Seasonal Q1 Disruption and Working Capital Swing

A heavy winter storm in January disrupted activity, and management now expects first-quarter results to come in roughly in line with Q4 levels. Ranger also anticipates borrowing on its revolver in Q1 to fund a seasonal working capital build and labor costs, signaling short-term cash flow variability despite solid year-end liquidity.

ECO CapEx to Pressure 2026 FCF Conversion

Looking ahead, management warned that ECO rig capital timing will reduce free cash flow conversion to about 50% in 2026 from roughly 60% in recent years. Complexities around progress payments, refundable customer capital and deferred revenue accounting are expected to mute near-term margin visibility even as the ECO fleet scales.

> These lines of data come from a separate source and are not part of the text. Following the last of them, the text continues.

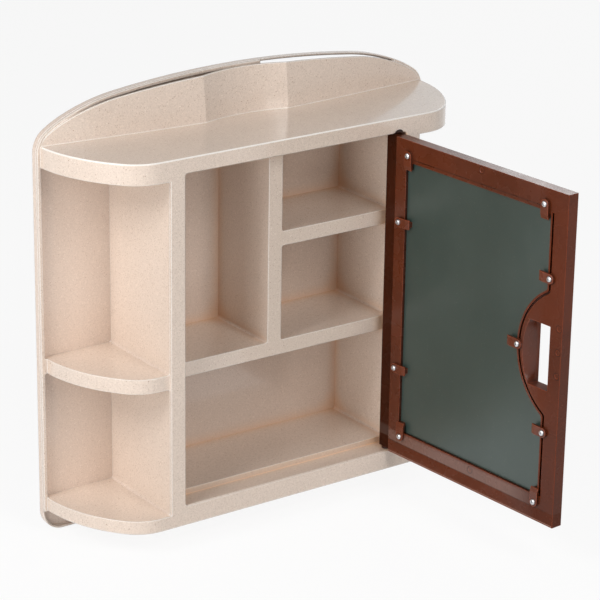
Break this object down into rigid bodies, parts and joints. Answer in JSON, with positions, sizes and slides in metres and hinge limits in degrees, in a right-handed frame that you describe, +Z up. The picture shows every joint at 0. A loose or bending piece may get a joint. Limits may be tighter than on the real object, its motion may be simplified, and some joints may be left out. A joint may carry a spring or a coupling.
{
  "type": "mirrored medicine cabinet",
  "caption": "Wall-hung bathroom medicine cabinet: cream moulded case with round-ended open shelves, arched splash board and a brown framed mirror door.",
  "frame": {"origin": "on the wall plane, on the vertical centre line, level with the underside of the front moulding", "axes": "+X to the right as seen from the room, +Y into the wall, +Z up"},
  "size_m": [0.53, 0.4104, 0.519],
  "materials": {
    "cream_shell": "semi-gloss, finely speckled",
    "cream_panel": "semi-gloss, finely speckled",
    "brown_frame": "semi-gloss",
    "brown_clip": "semi-gloss",
    "brown_bush": "satin",
    "pin_plastic": "satin",
    "catch_plastic": "satin",
    "mirror": "silvered front, green-grey backing paint",
    "screw_steel": "bright zinc"
  },
  "bodies": {
    "cabinet": {"body_shell": "cream_shell", "rear_panel": "cream_panel", "rear_panel_screws": "screw_steel", "hinge_bush_top": "brown_bush", "hinge_bush_bottom": "brown_bush", "door_catch": "catch_plastic"},
    "door": {"door_frame": "brown_frame", "mirror_pane": "mirror", "mirror_clip_1": "brown_clip", "mirror_clip_2": "brown_clip", "mirror_clip_3": "brown_clip", "mirror_clip_4": "brown_clip", "mirror_clip_5": "brown_clip", "mirror_clip_6": "brown_clip", "mirror_clip_7": "brown_clip", "mirror_clip_8": "brown_clip", "mirror_clip_9": "brown_clip", "clip_screws": "screw_steel", "hinge_pin_top": "pin_plastic", "hinge_pin_bottom": "pin_plastic"}
  },
  "joints": [
    {"name": "door_hinge", "type": "hinge", "parent": "cabinet", "child": "door", "pos_m": [0.1395, -0.1226, 0], "axis": [0, 0, 1], "range_deg": [-94.3, 18]}
  ]
}
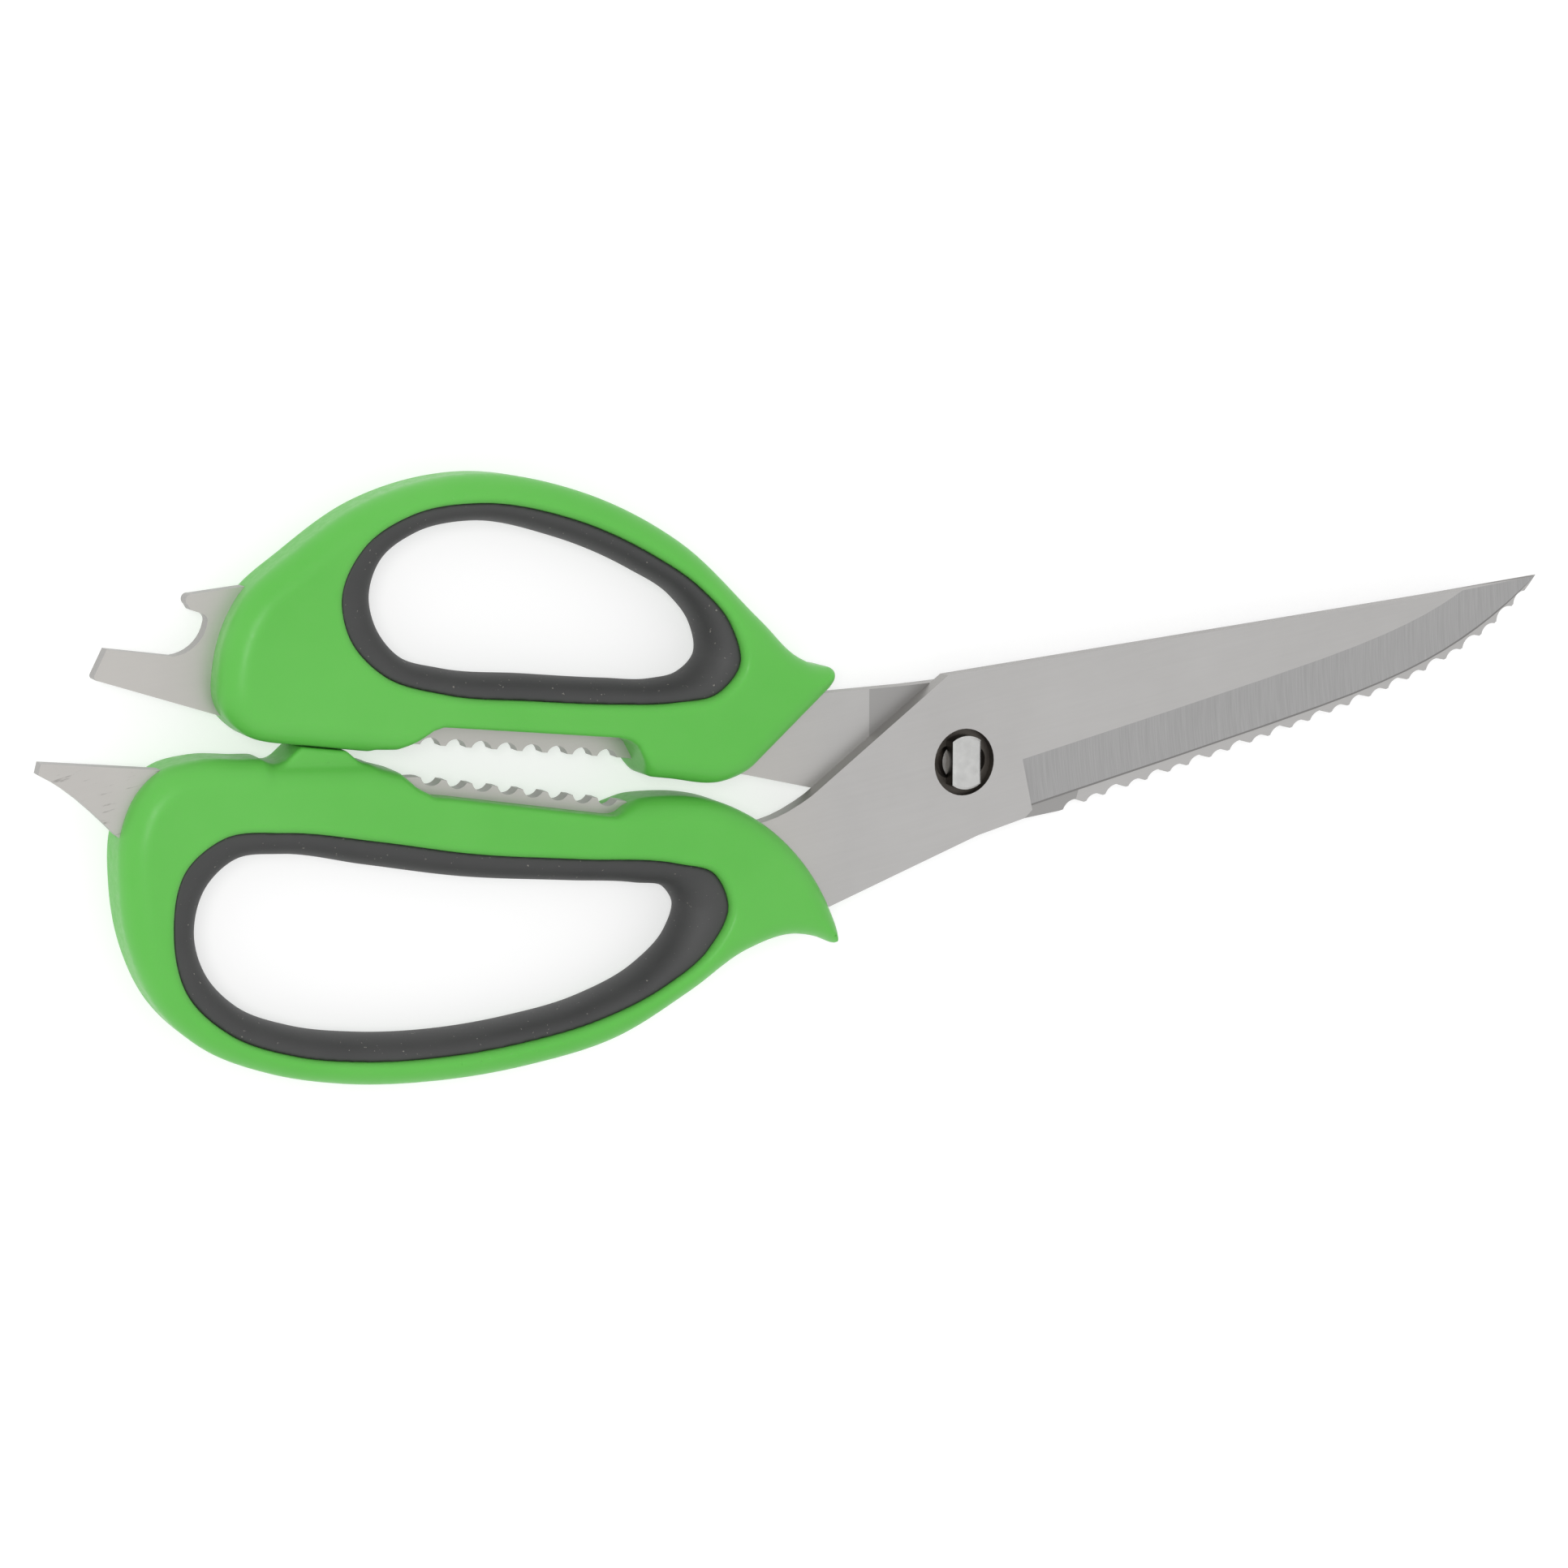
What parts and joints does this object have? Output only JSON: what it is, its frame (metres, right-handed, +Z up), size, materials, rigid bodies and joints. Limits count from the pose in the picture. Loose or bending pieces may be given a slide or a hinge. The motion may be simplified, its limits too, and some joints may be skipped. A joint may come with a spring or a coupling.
{
  "type": "poultry shears",
  "caption": "Take-apart kitchen and poultry shears with scalloped scaler spine, toothed nutcracker notch, bottle-opener tail, lid lifter and soft-lined finger loops.",
  "frame": {"origin": "under the middle of the closed shears' bounding box, on the plane the handles lie on", "axes": "+X towards the blade tips, +Y towards the handle with the bottle opener, +Z up through the pivot towards the locking head"},
  "size_m": [0.2436, 0.0842, 0.0125],
  "materials": {
    "blade_steel": "fine satin, hollow-ground bevels with grinding lines across the edge",
    "stud_steel": "turned and lightly polished",
    "handle_plastic": "smooth moulded, semi-matt, light scuffs",
    "grip_rubber": "soft overmoulded ring, matt, dusty speckle"
  },
  "bodies": {
    "front_half": {"front_blade": "blade_steel", "lower_handle": "handle_plastic", "lower_grip": "grip_rubber"},
    "back_half": {"back_blade": "blade_steel", "pivot_stud": "stud_steel", "upper_handle": "handle_plastic", "upper_grip": "grip_rubber"}
  },
  "joints": [
    {"name": "pivot", "type": "hinge", "parent": "front_half", "child": "back_half", "pos_m": [0.01578, -0.0029, 0.00625], "axis": [0, 0, -1], "range_deg": [0, 90]}
  ]
}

Integration and Timing Costs Weigh on Cash

Integration activities tied to the AWS deal added to working capital needs and contributed to 2025 cash flow pressure, with some costs still to be realized as integration continues. Management framed these as timing-related investments that should unlock the larger pro forma EBITDA opportunity rather than structural drags on the business.

Guidance Points to Stable Activity and ECO-Driven Growth

For 2026, Ranger guided to an operating environment broadly similar to 2025, reiterating a pro forma EBITDA opportunity above $100 million with AWS in the fold. Free cash flow conversion is expected around 50% as ECO spending rises, with maintenance CapEx at roughly 4–5% of revenue and most ECO CapEx weighted to the back half of the year, while management plans to maintain disciplined capital returns despite seasonal Q1 borrowing.

Ranger’s earnings call painted a picture of a company using a stronger balance sheet and targeted M&A to build a higher-quality, more technology-focused asset base while navigating cyclical bumps. Investors will be watching whether ECO rigs and the AWS integration can translate into the higher pro forma EBITDA management envisions, even as near-term cash flow and select segments like wireline remain under pressure.